There are also disadvantages:

  • Automating trading is not something everyone can do. Some arbitrage systems cannot be implemented in manual mode.
  • Increased complexity as compared to conventional trading strategies. As for where to start earning on arbitrage, it is better for beginners to evaluate this style of work by practicing with manual systems. For example, working with calendar spreads is a good place to start, you don’t need a super high speed of making deals and can trade without the use of Expert Advisors.
  • It is difficult to work with low-liquid instruments.
  • Because of the low risk, the income is insignificant. You need a solid capital to make a tangible income in currency.

All of the above disadvantages are compensated by the fact that arbitrage strategies work and this is proven by practice. At barclayhedge.com indices are calculated that show the effectiveness of this style of trading, they show a stable growth from year to year, which proves the viability of this approach.

The Convertible Arbitrage Index reflects the performance of a standard arbitrage strategy. Convertible bonds of one company are bought and simultaneously shares of the same company are sold.

Statistics show that the strategy works and produces a small but stable income. This is the best proof of the potential of arbitrage trading.

Conclusion

Making money on arbitrage is possible—this is the main thing a trader interested in market-neutral strategies should know.

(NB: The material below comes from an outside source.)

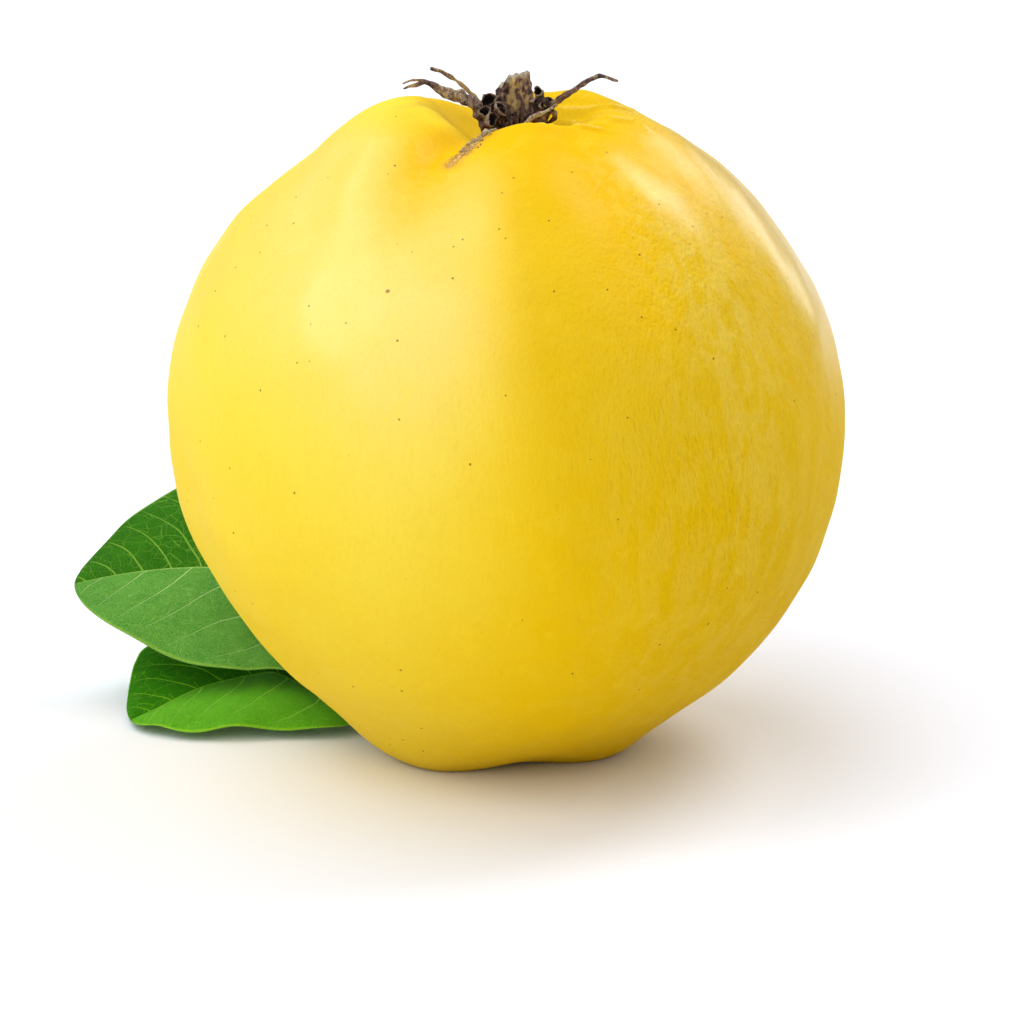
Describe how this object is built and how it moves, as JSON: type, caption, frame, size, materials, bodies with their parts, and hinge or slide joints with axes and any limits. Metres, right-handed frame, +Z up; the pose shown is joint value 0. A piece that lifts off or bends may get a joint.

The profits are small compared to classic trading, but the minimal risk makes this tactic an attractive way to work. Some subspecies of arbitrage have become unviable (e.g., trading by ineffective quoting), but others work and will not lose relevance in the future.

The only significant disadvantage of arbitrage is low income. But it is a natural phenomenon, the reduction of risk always leads to the reduction of profitability. The main thing is that this trading tactic allows earning with controlled risk.